Eph 5:23 says, “Christ is the head of the church.” With respect to our Roman Catholic friends, the head of the church didn’t have a funeral last week. Our head didn’t stay dead long enough to have a funeral. When we gather as the church, we come to submit to Christ’s loving leadership. Our relationship begins by accepting his invitation to “follow me”. And, we gather weekly to listen for more direction on which way he is leading us.

Christ loves the church by saving his church. 

Verse 23 also identifies Christ as “its Savior”. Those who love church do so because they never lose the sense of their need for salvation. There is a subtle danger for those who are most involved in church. The longer we go to church the more tempted we are to think of our salvation as something that happened in our past. If we are not careful our church involvement can actually become a way of avoiding Christ as Savior. 

Tim Keller says, “There are two ways, not one, to be your own Savior and Lord: you can break all the moral rules and chart your own course, or you can try keeping all the external moral rules and seek to earn heaven’s favor. Both are strategies for avoiding God. Apart from Jesus Christ, every person is dedicated to a project of self-salvation, to using God and others in order to get power and control for themselves. We are just going about it in different ways.” 

We need to check our motives. Are we coming to church as a self-salvation project, trying to convince ourselves and others we are so good we don’t need a savior, or, are we coming to church as a weekly reminder of sin’s pull on us and our continual need to be saved from it. No matter how long we have been “saved”, we still need a Savior. If we ever stop relating to Christ as our savior we drift into self-righteousness. We gather weekly to be reminded that we are great sinners but Christ is a great savior. 

Christ loves his church by sacrificing for the church.

Verse 25 says, “Christ gave himself up for her.” A few weeks ago, my daughter, Leah came home with a very expensive piece of jewelry on her finger.
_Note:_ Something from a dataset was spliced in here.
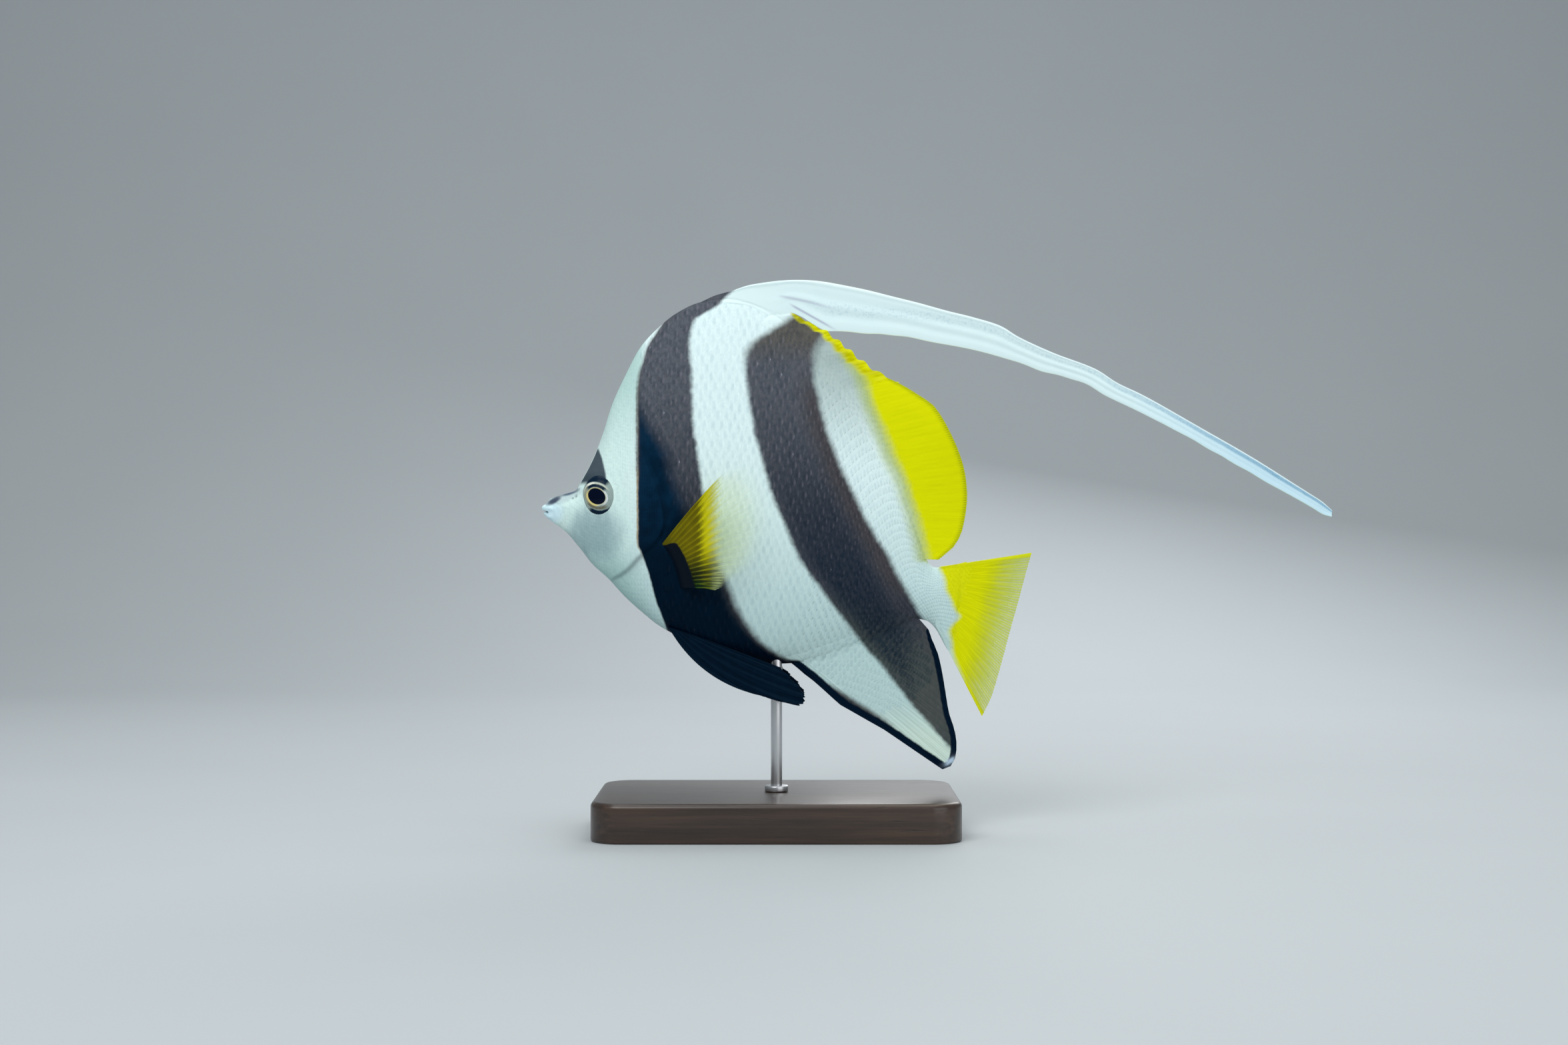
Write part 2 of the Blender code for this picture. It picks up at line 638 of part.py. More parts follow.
def make_anal():
    roots = along(ANAL_ROOT, np.linspace(0, 1, 3 + ANAL_SOFT_RAYS))
    tips = np.vstack([ANAL_SPINE_TIPS, along(ANAL_TIP_MARGIN, np.linspace(0, 1, ANAL_SOFT_RAYS))])
    columns = spread(buried(roots, tips, ROOT_BURIED), tips, bow=0.015)
    thickness = ray_thickness(*columns.shape[:2], 4.0)
    for c in (0, 2, 4):
        thickness[c] += 0.5 * (1 - np.linspace(0, 1, FIN_ROWS))
    fin = plate("anal_fin", in_plane(columns, sway(columns, 1.0, 1.0, 5)), thickness)
    cut_by_body(fin, -4.0, 68.0)
    return finish(fin, DARK_FIN, 0.5)


CAUDAL_RAYS = 17
CAUDAL_MARGIN = [
    (99.8, 108.1), (97.5, 100.1), (95.4, 92.3), (92.8, 83.2), (90.5, 75.4), (88.4, 67.6), (86.1, 59.8),
    (83.7, 52.0), (80.0, 44.4),
]
CAUDAL_ROOT_THICKNESS = 6.0


def make_caudal():
    fractions = np.linspace(0, 1, CAUDAL_RAYS)
    line = shifted(TAIL_END_LINE, GAP)
    end = along(line[1:4], fractions)
    tips = along(CAUDAL_MARGIN, fractions)
    columns = spread(end, tips, notch=0.01)
    count, rows = columns.shape[:2]
    thickness = ray_thickness(count, rows, 1.0)
    for c in range(count):
        bulge = CAUDAL_ROOT_THICKNESS * math.sin(math.pi * (c + 1) / (count + 1)) ** 0.6
        for r in range(rows):
            thickness[c, r] += (bulge - 1.0) * (1 - r / (rows - 1)) ** 2.6
    fin = plate("caudal_fin", in_plane(columns, sway(columns, 2.0, 0.6, 8)), thickness)
    return finish(fin, YELLOW_FIN, 0.5)


PECTORAL_RAYS = 16
PECTORAL_ROOT = [(-43.6, 111.6), (-40.5, 107.0), (-38.0, 101.5), (-36.0, 95.0)]
PECTORAL_MARGIN = [
    (-18.2, 140.4), (-10.4, 142.7), (-5.2, 138.6), (-2.6, 131.3), (-2.1, 120.9), (-4.4, 110.5),
    (-9.1, 102.7), (-15.6, 98.0), (-23.4, 94.0),
]
PECTORAL_INNER_Y = 9.5
PECTORAL_FLARE = math.radians(21)


def make_pectoral(name, side):
    """A fan on a short fleshy base that stands off the flank."""
    fractions = np.linspace(0, 1, PECTORAL_RAYS)
    roots = along(PECTORAL_ROOT, fractions)
    tips = along(PECTORAL_MARGIN, fractions)
    columns = spread(roots, tips, bow=0.02)
    count, rows = columns.shape[:2]
    y = np.zeros((count, rows))
    for c in range(count):
        for r in range(rows):
            reach = np.linalg.norm(columns[c, r] - columns[c, 0])
            base = 5.2 * (1 - math.exp(-reach / 2.2))
            y[c, r] = side * (PECTORAL_INNER_Y + base + reach * math.tan(PECTORAL_FLARE))
    thickness = ray_thickness(count, rows, 3.2, 3.0, 0.7)
    fin = plate(name, in_plane(columns, y), thickness)
    cut_by_body(fin, -60.0, -10.0, 24)
    return finish(fin, YELLOW_FIN, 0.5)


PELVIC_ROOTS = [(-40.8, 78.6), (-39.2, 78.2), (-37.6, 77.8), (-36.0, 77.4), (-34.4, 77.0), (-32.8, 76.6)]
PELVIC_TIPS = [(-11.5, 54.4), (9.2, 49.2), (11.2, 52.4), (8.6, 56.6), (4.8, 60.5), (1.0, 64.2)]
PELVIC_BOWS = [-0.10, -0.085, -0.06, -0.03, -0.01, 0.0]
PELVIC_INNER_Y = 4.0
PELVIC_SPLAY = math.radians(7)


def make_pelvic(name, side):
    """A strong spine in front and five rays, laid back under the belly."""
    columns = spread(buried(PELVIC_ROOTS, PELVIC_TIPS, 1.5), PELVIC_TIPS)
    count, rows = columns.shape[:2]
    bows = np.interp(np.arange(count), np.arange(0, count, 2), PELVIC_BOWS)
    y = np.zeros((count, rows))
    for c in range(count):
        chord = columns[c, -1] - columns[c, 0]
        normal = np.array([-chord[1], chord[0]])
        for r in range(rows):
            v = r / (rows - 1)
            columns[c, r] += normal * bows[c] * 4 * v * (1 - v)
            reach = np.linalg.norm(columns[c, r] - columns[c, 0])
            y[c, r] = side * (PELVIC_INNER_Y + reach * math.tan(PELVIC_SPLAY) + 1.2 * c / (count - 1))
    thickness = ray_thickness(count, rows, 2.4, 2.0)
    thickness[0] += 0.6 * (1 - np.linspace(0, 1, rows))
    fin = plate(name, in_plane(columns, y), thickness)
    cut_by_body(fin, -60.0, 20.0, 30)
    return finish(fin, DARK_FIN, 0.5)


# Stand

def make_base():
    """A flat block with round corners, a bevelled top edge and a hole for the rod."""
    rings = []
    for inset, z in [(0.8, 0.0), (0.0, 0.8), (0.0, BASE_HEIGHT - BASE_BEVEL),
                     (0.3 * BASE_BEVEL, BASE_HEIGHT - 0.3 * BASE_BEVEL), (BASE_BEVEL, BASE_HEIGHT)]:
        ring = []
        for quarter, (sx, sy) in enumerate([(1, 1), (-1, 1), (-1, -1), (1, -1)]):
            for k in range(7):
                angle = math.pi / 2 * (quarter + k / 6)
                radius = BASE_CORNER - inset
                ring.append((
                    sx * (BASE_LENGTH / 2 - BASE_CORNER) + radius * math.cos(angle),
                    sy * (BASE_WIDTH / 2 - BASE_CORNER) + radius * math.sin(angle),
                    z,
                ))
        rings.append(ring)
    base = loft("stand_base", rings)
    floor = BASE_HEIGHT - ROD_DEPTH_IN_BASE - GAP
    apply_boolean(base, "DIFFERENCE", [rod_hole("base_hole", floor, BASE_HEIGHT + 5)])
    return finish(base, WOOD_COLOUR, 0.35, angle=30)


def make_rod():
    """A round steel rod with a low collar that rests on the base."""
    top = smooth(0.0, BELLY) + ROD_DEPTH_IN_BODY
    bottom = BASE_HEIGHT - ROD_DEPTH_IN_BASE
    collar = BASE_HEIGHT + GAP
    rod = lathe("stand_rod", 0.0, [
        (ROD_RADIUS - 0.3, bottom), (ROD_RADIUS, bottom + 0.3), (ROD_RADIUS, collar),
        (COLLAR_RADIUS, collar), (COLLAR_RADIUS, collar + COLLAR_HEIGHT - 0.6),
        (COLLAR_RADIUS - 0.6, collar + COLLAR_HEIGHT), (ROD_RADIUS, collar + COLLAR_HEIGHT),
        (ROD_RADIUS, top - 0.4), (ROD_RADIUS - 0.4, top),
    ])
    return finish(rod, STEEL_COLOUR, 0.25, 1.0, 30)


for old in list(bpy.data.objects):
    bpy.data.objects.remove(old)

make_head()
make_torso()
make_tail()
make_eyes()
make_soft_dorsal()
make_spiny_dorsal()
make_banner()
make_anal()
make_caudal()
make_pectoral("pectoral_fin_left", -1)
make_pectoral("pectoral_fin_right", 1)
make_pelvic("pelvic_fin_left", -1)
make_pelvic("pelvic_fin_right", 1)
make_base()
make_rod()
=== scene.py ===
# Longfin bannerfish on a display stand: one scaled skin, fine fins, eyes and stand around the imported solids.
# The fish faces -X and its left side is -Y. Lengths are in millimetres until mm turns them into metres.
import math

import bpy
import numpy as np
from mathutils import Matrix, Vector
from mathutils.bvhtree import BVHTree


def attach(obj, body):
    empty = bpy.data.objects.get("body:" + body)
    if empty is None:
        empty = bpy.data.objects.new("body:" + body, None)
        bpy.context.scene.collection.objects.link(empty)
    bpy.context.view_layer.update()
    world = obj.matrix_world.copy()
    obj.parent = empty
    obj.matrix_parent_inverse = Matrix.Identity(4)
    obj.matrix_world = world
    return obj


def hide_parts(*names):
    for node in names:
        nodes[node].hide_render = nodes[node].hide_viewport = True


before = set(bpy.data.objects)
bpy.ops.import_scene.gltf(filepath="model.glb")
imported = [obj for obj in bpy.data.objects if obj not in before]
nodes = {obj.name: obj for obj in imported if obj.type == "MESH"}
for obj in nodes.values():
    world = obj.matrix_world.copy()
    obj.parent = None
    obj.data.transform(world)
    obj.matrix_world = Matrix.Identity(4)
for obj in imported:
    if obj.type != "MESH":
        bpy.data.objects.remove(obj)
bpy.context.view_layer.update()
mm = 0.001
view = {"x": 2.9, "height": 119.9, "away": 900.0, "lens": 52.98}  # where the picture is taken from
print("frame loaded:", len(nodes), "nodes")

# Outlines of the body along its length, as in the solids: (x, value)
bodyShape = {
    "back": [
        (-90.0, 127.2), (-88.0, 129.4), (-83.0, 131.0), (-78.5, 132.4), (-75.7, 137.0), (-71.8, 144.5),
        (-68.0, 154.0), (-64.2, 166.0), (-58.5, 178.5), (-53.3, 188.2), (-46.8, 195.5), (-39.0, 201.8),
        (-30.0, 206.0), (-19.5, 207.6), (-11.7, 206.2), (-3.9, 203.0), (3.9, 197.9), (14.3, 188.0),
        (24.7, 176.0), (35.1, 160.4), (45.5, 140.4), (53.8, 118.3), (58.0, 106.5), (61.5, 102.6),
        (66.0, 103.0), (74.0, 104.8),
    ],
    "belly": [
        (-90.0, 122.6), (-87.6, 120.2), (-82.0, 116.0), (-76.7, 109.8), (-71.5, 103.2), (-65.8, 98.0),
        (-59.0, 90.6), (-52.8, 85.0), (-45.5, 79.2), (-35.1, 73.8), (-27.3, 70.6), (-16.9, 67.6),
        (-6.5, 65.6), (1.3, 64.6), (9.1, 65.0), (19.5, 67.6), (35.1, 73.6), (45.5, 78.0), (54.9, 82.0),
        (58.5, 81.4), (62.0, 78.2), (66.3, 70.6), (70.0, 65.5), (74.0, 62.0),
    ],
    "widestHeight": [
        (-91.0, 125.0), (-82.0, 125.3), (-69.0, 127.4), (-56.0, 126.0), (-43.0, 122.2), (-17.0, 117.0),
        (9.0, 111.8), (35.0, 102.7), (61.0, 91.5), (74.0, 84.0),
    ],
    "halfWidth": [
        (-91.0, 1.7), (-87.0, 3.3), (-82.0, 5.2), (-76.7, 7.4), (-69.0, 9.7), (-61.0, 11.2),
        (-53.0, 12.4), (-43.0, 13.1), (-30.0, 13.2), (-17.0, 12.7), (-4.0, 11.7), (9.0, 10.4),
        (22.0, 8.9), (35.0, 7.2), (48.0, 5.4), (58.0, 4.0), (64.0, 3.2), (69.0, 2.0), (73.5, 0.7),
    ],
    "backPower": 1.5,
    "bellyPower": 0.95,
    "keelPower": 1.5,  # of the belly over the anal fin
    "keel": (-14.0, 18.0),
    "coatDepth": 0.25,  # how far the skin lies inside the solids
    "snoutTip": (-88.6, 2.6, 2.7),  # where it starts, its length and how blunt it is
    "tailLean": 0.17,  # of the tail's end, more with the height over its middle
    "tailMiddle": 89.0,
    "tailEnd": 71.5,
    "closing": 1.2,
}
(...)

It was a gift from a guy named Ben in exchange for her positive response to his proposal to love her unconditionally for the rest of his life. Ben gave up his savings account as an expression of his love for Leah. Yet, Christ gave up so much more for his bride. In order to secure the love of his bride he gave up his life in the morst excrutiatingly painful death possible – all for the love of his bride. 

Christ loves his church by beautifying his church. 

Verses 26-27 make it clear that his bride hygiene issues. When he found her, she was essentially dirty, dumb, and dead. But that didn’t stop him from loving her. He is actively cleansing her with the water of his word. He is removing her spots, ironing out her wrinkles, and healing her blemishes. And he is doing all of that in preparation to present her as a dignified, desirable, and delivered bride.

Christ loves his church by building his church.

Verses 28-30 tell us Christ nourishes and cherishes his bride’s body. He nourishes it by supplying every essential ingredient for its health and growth. He cherishes it by keeping her affections for him from growing cold. The original word for “cherish” literally means keep warm. The church gathers weekly as a way of stoking the flame of our love for Christ. Without it, we risk allowing our love for Christ to grow cold. 

Christ loves his church by sending his church.

In verse 31, Paul quotes God’s first words to the first man about the first marriage (Genesis 2;24). He tells us the prerequisite for a husband becoming one with his wife was to “leave his father”. But 32 reminds us this somehow “refers to Christ and the church.” How did Christ love his church? By first leaving the penultimate place of love, security, and comfort - at home with his Heavenly Father. And he didn’t just leave his Father. He was sent by his Father…to pursue a love relationship with his church. 

Christ is still pursuing his church, even churches who have yet to be born. How are churches born? By those who love their present church so much they are willing to leave them, being sent by them, to plant new churches. 

I’m grateful for the love of Christ for his church. I hope you sense how deeply loved you are as part of his church. And I hope you love the church too, maybe even enough to leave the one you love to multiply more churches who are loved by Christ.